Diese Betrachtungsweise ist nichts anderes als eine konsequente Umsetzung der im Arbeitsvertragsrecht geltenden Kündigungsfreiheit. Sofern ein Arbeitgeber keine missbräuchliche Motivation hat, darf er das Arbeitsverhältnis zum Arbeitnehmer (selbstverständlich unter Wahrung der Formen und Fristen) jederzeit auflösen. Erscheint ihm der Lohn eines Mitarbeiters zu hoch, darf er den Vertrag kündigen, wenn dieser einer Lohnsenkung nicht zustimmt.

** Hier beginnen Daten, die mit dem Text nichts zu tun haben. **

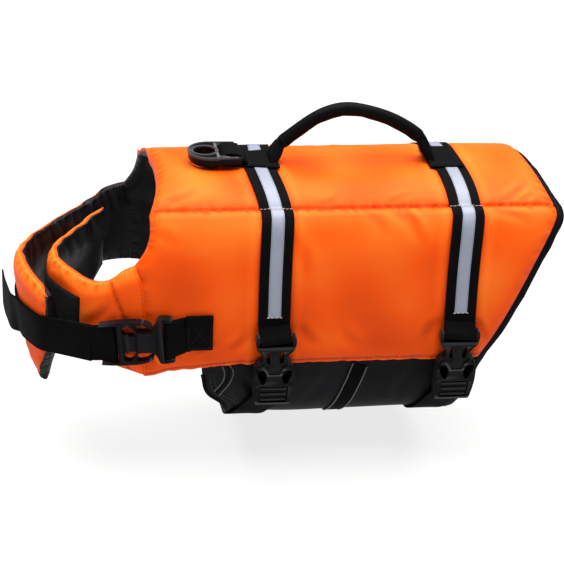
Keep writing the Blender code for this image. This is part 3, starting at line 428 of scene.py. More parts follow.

In diesem Zusammenhang sei immerhin darauf hingewiesen, dass der den Arbeitgebern mit dem besprochenen Entscheid in die Hand gedrückte Bogen nicht überspannt werden sollte. Insbesondere sollte bedacht werden, dass eine Kündigungsandrohung, die zur Abänderung der vertraglichen Konditionen benutzt wurde, die daraufhin tatsächlich ausgesprochene Kündigung missbräuchlich machen kann. So hat das Bundesgericht eine Änderungskündigung als missbräuchlich qualifiziert, mit der eine für den Arbeitnehmer unbillige (weil nicht betrieblich bzw. marktbedingt begründete) Verschlechterung herbeigeführt werden sollte. (BGE 123 II 246).